The AgHeritage lawyers also noted in court filings that Carrie Grizzle, who works in the company's branch in Brinkley, wasn't paid $561,117 for rice her farm delivered to Turner Grain in July 2014.
"As an owner of Grizzle Farms, Carrie Grizzle would not have sold grain to Turner Grain on credit between July 15 and July 23, 2014, if she knew or reasonably suspected that Turner Grain was insolvent or engaged in fraudulent conduct," Talbot and Strode wrote.
Grizzle, an unsecured creditor, has filed a $561,117 claim with Turner Grain Merchandising bankruptcy estate.
Rice said in Monday's filing that the proposed settlement was a "fair and equitable resolution" for a case that would have required at least two days at trial.

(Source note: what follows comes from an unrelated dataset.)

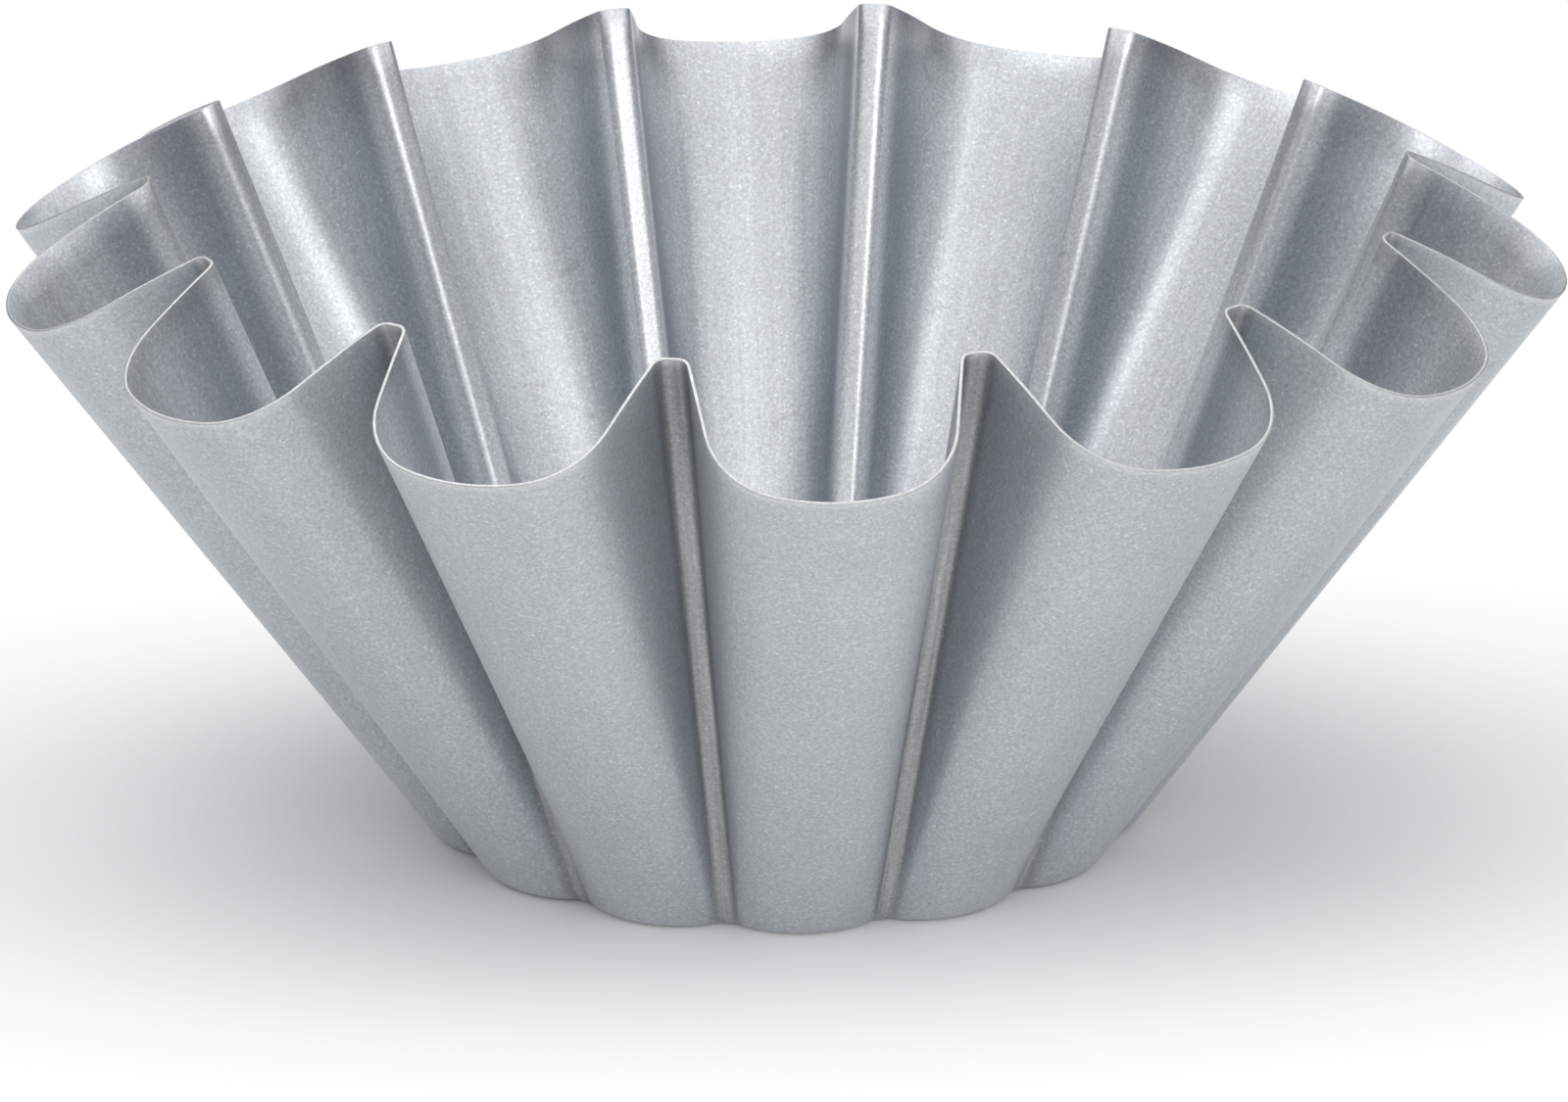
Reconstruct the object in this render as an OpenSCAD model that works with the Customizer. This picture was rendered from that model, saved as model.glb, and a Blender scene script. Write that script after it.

If approved by Jones, proceeds from the AgHeritage settlement will go into the Turner estate for eventual disbursement to secured creditors and to pay administrative fees incurred by the trustee. Any remaining funds will be disbursed to unsecured creditors, mainly farmers.
Excluding the AgHeritage case, 23 other clawback lawsuits have been settled, bringing $1.4 million into the estate. Four default judgments, totaling $225,470, have been entered against farmers who didn't contest the lawsuits. Several other cases are at various stages of litigation.